Despite meeting the program’s criteria, Councilors Johnnie Walton, Darius Horton and Michael Brooks nonetheless appeared to question Sutton’s request. They raised concerns about DIG guidelines and how second-round funding is handled.

Brooks asked City Manager Rich Olson if other businesses knew about and applied for DIG funding.

Olson responded that two businesses expressed interest in the funding, but only Sutton applied for funding. He said in a followup interview that the other applicant, Bonita Jones, apparently had a larger project and decided to wait for more grant funds to become available.

Olson and Assistant City Manager Angela Cole also both noted to councilors that it's public knowledge when non-downtown businesses may apply for DIG funding, and city staff advise businesses the program is available to them.

Brooks nonetheless said he felt the city has more than two businesses that would benefit from DIG funding. He called for the city to better promote the program.

In a followup interview Thursday, Brooks also said it “looks suspicious” that the daughter of a Peel campaign official may receive a grant — though he said he didn't know if there was anything wrong with it.

Walton and Horton also expressed concerns that businesses didn't apply because the DIG Program has a minimum grant requirement of $2,500. Council will have to waive that requirement to award Sutton funding, city staff reported.

Notably, the city only has $1,924 remaining in DIG funds this year, meaning Sutton could not ask for more, absent council appropriating more money to the program.

That led Walton to question why the city even has rules if “we change them for whomever we want to.”

Walton also called for the city to allow additional applications for consideration.

Councilor Ray Donnelly, who moved to proceed with Sutton's grant, opposed allowing a friendly amendment to that effect.

However, councilors did agree to discuss changes to DIG Program guidelines to address some of the concerns raised by Brooks, Walton and Horton, including how to better market the program and how to make funds more easily available to businesses citywide.
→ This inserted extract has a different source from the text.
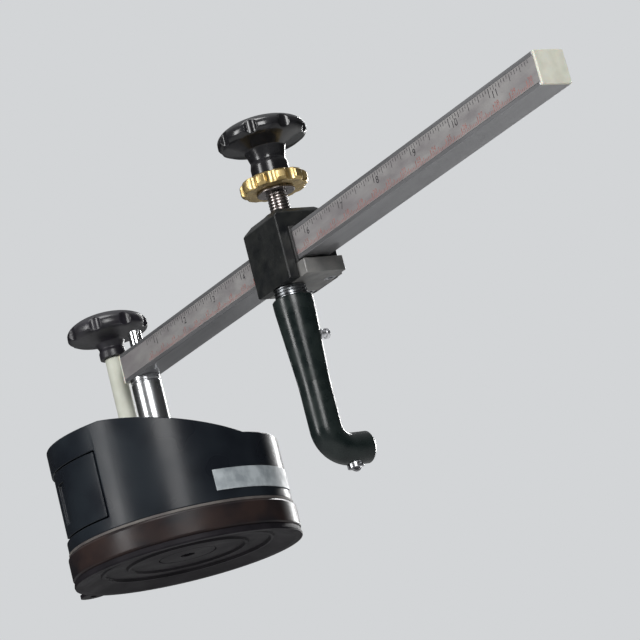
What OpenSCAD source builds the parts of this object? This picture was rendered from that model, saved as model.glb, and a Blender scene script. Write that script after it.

Brooks explained he was concerned non-downtown businesses were only eligible for the “scraps” remaining in second-round DIG funding.

Brooks also suggested the city set aside $10,000 of the city's $80,000 in annual DIG funding for non-downtown businesses, and allow them to apply earlier in the fiscal year for that funding.

Sutton could not be reached for comment Thursday, but Peel said he “had nothing to do with” her application. Her father, Ernest Sutton’s involvement in his campaign — she was not part of his campaign, he added — doesn't mean she has to forfeit rights as a citizen, he said.

Peel also said it's widely known that DIG funding is available, and that businesses who do basic networking would know about the program. Various groups that support businesses also make entrepreneurs aware of the program, he noted.

However, Peel said he agreed with Brooks' suggestion to set aside some DIG funding for non-downtown businesses. He suggested setting aside $20,000 for the businesses.